Biogeochemical exploration on the Kalahari Copperbelt

Auret, Nathasha

Titre : Biogeochemical exploration on the Kalahari Copperbelt

Auteur : Auret, Nathasha

Université de soutenance : North-West University

Grade : MSc (Environmental Sciences), 2018

Bedrock of the Kalahari Copperbelt (KCB) are covered by thick layers of overburden. A biogeochemical exploration approach on the Ghanzi Ridge, a section of the KCB, was investigated to determine if it can be used as an alternative method to expensive drilling options, in order to detect deep ore bodies. Soil samples as well as leaves from dominant trees and shrubs, such as Boscia albitrunca, Croton gratissimus and Grewia bicolor, were collected. Near-total acid digestion was used to extract trace elements from the soil and plant tissue. Soluble element content in the B horizon was determined by means of ammonium nitrate extraction. All extractions were analysed by ICP-MS. Hierarchical linear modelling (HLM) was applied to compare means and determine correlations. It was applied to the data to identify indicator species, assess which of the A or B horizons reflected underlying mineralisation more accurately, and to determine plant-soil-ore relationships in terms of trace element content. Trace elements in the B horizon more often reflected underlying mineralisation than did trace elements in the A horizon. Evidence suggests that elevated levels in some leaf tissue might be related to the rooting depth or hyperaccumulating abilities of the tree species.

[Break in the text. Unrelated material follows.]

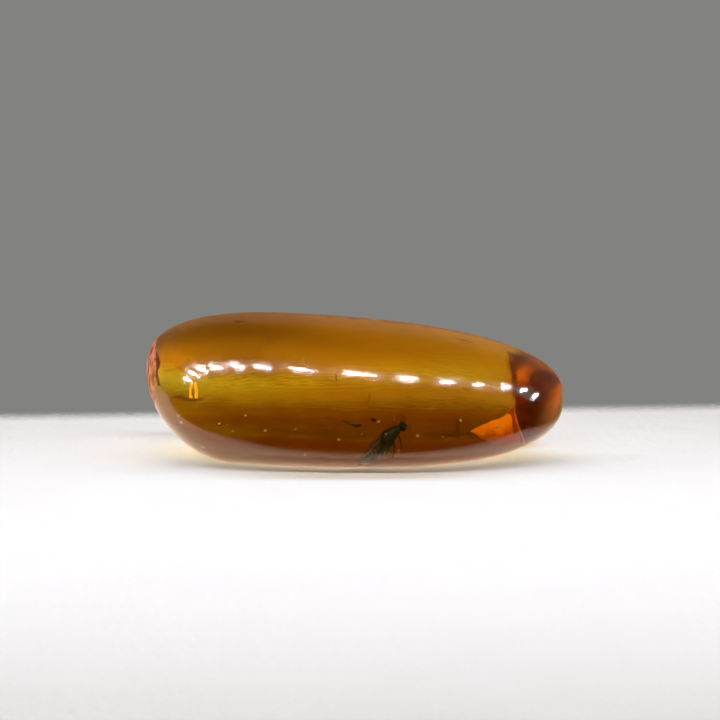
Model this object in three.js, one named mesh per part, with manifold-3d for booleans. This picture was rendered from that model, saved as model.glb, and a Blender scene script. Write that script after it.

Deep-rooting species may reflect underlying copper mineralisation more accurately than element concentrations in the soil. The elements B, Co, Hg, Mn, Mo, Ni, and Se delivered the most promising results in terms of strong correlations between concentrations in plant tissue and element content in the soil. Strong connections to concentrations of these elements in the underlying ore were also inferred. This study produced evidence of some significant correlations between element concentrations in plants, soil and copper ore. More studies are required to gather enough data to build predictive models that can estimate ore content, based on trace element concentrations in plants and soil.